# Start of Raw data

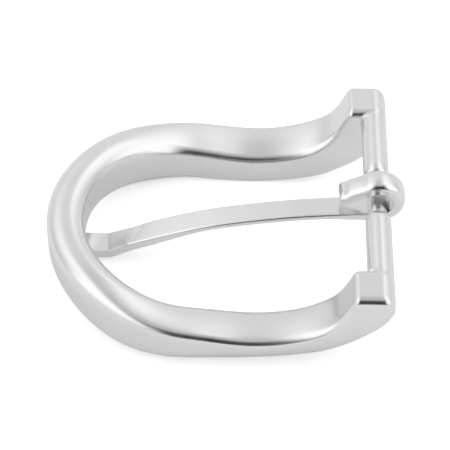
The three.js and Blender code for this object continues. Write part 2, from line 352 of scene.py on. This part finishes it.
def rail_stations():
    """Places along X for the rings of a rail, evenly spaced along its back line."""
    line = BACK[BACK[:, 0] > BEND_START]
    run = np.concatenate([[0.0], np.cumsum(np.linalg.norm(np.diff(line, axis=0), axis=1))])
    fine_end = np.interp(-FINE_TO, -line[:, 0], run)
    fine = np.arange(0.0, fine_end, FINE_STEP)
    coarse = np.linspace(fine_end, run[-1], COARSE_STATIONS)
    return np.interp(np.concatenate([fine, coarse]), run, line[:, 0])


def rail_rings():
    """Rings along the +Y lug and rail, from the lug's rounded end to the bend."""
    x = rail_stations()
    into_lug = smoothstep(x, LUG_BLEND, LUG_START)
    middle = OUTER_HALF_WIDTH - RAIL_WIDTH / 2.0
    inner = mix(middle - half_width(x), LUG_INNER_Y, into_lug)
    outer = mix(middle + half_width(x), LUG_INNER_Y + LUG_WIDTH, into_lug)
    into_corner = np.maximum(0.0, x - (BAR_RADIUS - LUG_CORNER)) / LUG_CORNER
    rounding = LUG_CORNER_ACROSS * (1.0 - np.sqrt(np.maximum(0.0, 1.0 - into_corner ** 2)))
    return frame_rings(np.column_stack([x, inner]), np.column_stack([x, outer - rounding]))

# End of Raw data

What is needed
Find all lines with "from" in them and copy each one.

Correct result
The three.js and Blender code for this object continues. Write part 2, from line 352 of scene.py on. This part finishes it.
    """Rings along the +Y lug and rail, from the lug's rounded end to the bend."""